» **Given task**
Which lines contain the word "that"? Return each of them as written.

☆ ☆ ☆ ☆

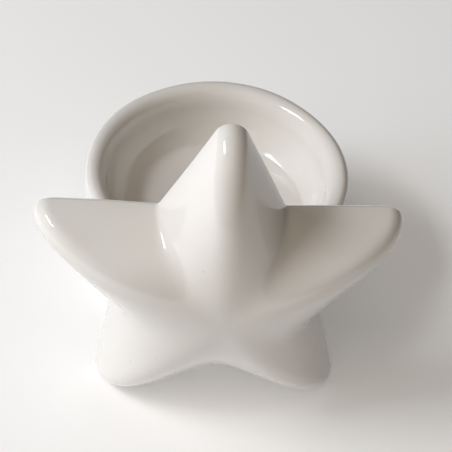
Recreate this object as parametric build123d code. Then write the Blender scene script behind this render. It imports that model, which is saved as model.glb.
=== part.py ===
from build123d import *
from math import acos, atan2, cos, hypot, radians, sin, sqrt
import os

# A glazed ceramic tealight holder. A plump five-pointed star stands upright on two of its points,
# and a round tub is joined to its back, with a shallow dish for the tealight in its top.
# Frame: +Z up, the star's face looks along -Y, the tub lies on the +Y side.
# Origin: on the table, under the middle of the whole holder.
# All sizes are in millimetres and all angles in degrees.

# Star outline, seen from the front. Angles run clockwise from straight up.
# The arms were trimmed by hand, so their reaches and angles differ a little.
TIPS = {
    "top": {"angle": 0.5, "reach": 46.0, "rounding": 4.1},
    "right_arm": {"angle": 67.5, "reach": 46.2, "rounding": 3.6},
    "right_leg": {"angle": 144.0, "reach": 49.2, "rounding": 3.0},
    "left_leg": {"angle": 216.0, "reach": 49.2, "rounding": 3.0},
    "left_arm": {"angle": 292.0, "reach": 48.2, "rounding": 3.6},
}
NOTCHES = {
    "upper_right": {"angle": 37.5, "reach": 24.5, "rounding": 1.2},
    "lower_right": {"angle": 113.0, "reach": 26.3, "rounding": 1.2},
    "between_legs": {"angle": 180.0, "reach": 26.1, "rounding": 3.0},
    "lower_left": {"angle": 253.0, "reach": 27.4, "rounding": 1.2},
    "upper_left": {"angle": 321.5, "reach": 25.0, "rounding": 1.2},
}

# Star body: contours of the outline, shrinking as they rise to the middle of each face.
FRONT_DEPTH = 20.9
BACK_DEPTH = 5.7
SHRINK_POWER = 0.805
RISE_POWER = 1.13
CONTOUR_ANGLES = (0, 10, 20, 30, 40, 50, 60, 68, 75, 81, 86)
STAR_WALL = 4.0
CAVITY_SHRINK = 0.83
SEAM_THICKNESS = 0.8
SOLE_TRIM = 0.6
VENT_RADIUS = 1.5
VENT_HEIGHT = 20.6

# Tub: its axis is vertical, and its profiles are turned round it. The bowl is its upper piece, with
# the lip, the sloping wall and the floor. The outer wall carries the bowl and is open below.
RIM_RADIUS = 34.0
RIM_HEIGHT = 35.4
LIP_RADIUS = 1.9
FLOOR_RADIUS = 23.5
FLOOR_HEIGHT = 21.0
FLOOR_CORNER_RADIUS = 1.5
FLOOR_THICKNESS = 4.5
INNER_WALL_BULGE = 1.2
TUB_WALL = 4.0
TUB_SEAM_HEIGHT = 24.0
STRAIGHT_WALL_BOTTOM = 14.0
BASE_RADIUS = 30.5
BASE_EDGE_ROUNDING = 0.8

# Joint between star and tub. The tub's axis stands this far behind the star's outline plane.
TUB_BEHIND_OUTLINE = 36.9
JOINT_GAP = 0.6
CLEAR_FROM_HEIGHT = 9.0
JOINT_WIDTH = 33.0
JOINT_BOTTOM = 15.5
JOINT_CORNER = 5.0

# Worked out from the driving sizes.
LIP_CENTRE_RADIUS = RIM_RADIUS - LIP_RADIUS
LIP_CENTRE_HEIGHT = RIM_HEIGHT - LIP_RADIUS
BOWL_BOTTOM = TUB_SEAM_HEIGHT + SEAM_THICKNESS


def polar(angle, reach):
    """A point of the star's face: right and up from its middle."""
    return (reach * sin(radians(angle)), reach * cos(radians(angle)))


def touch_point(centre, radius, outside, side):
    """Where the straight side from an outside point meets a round tip; side is +1 or -1."""
    dx = outside[0] - centre[0]
    dy = outside[1] - centre[1]
    turn = atan2(dy, dx) + side * acos(radius / hypot(dx, dy))
    return (centre[0] + radius * cos(turn), centre[1] + radius * sin(turn))


def step_towards(start, end, distance):
    """The point that lies a distance from start on the way to end."""
    length = hypot(end[0] - start[0], end[1] - start[1])
    share = distance / length
    return (start[0] + share * (end[0] - start[0]), start[1] + share * (end[1] - start[1]))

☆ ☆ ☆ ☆

» **Response to this task**
Recreate this object as parametric build123d code. Then write the Blender scene script behind this render. It imports that model, which is saved as model.glb.
    """The point that lies a distance from start on the way to end."""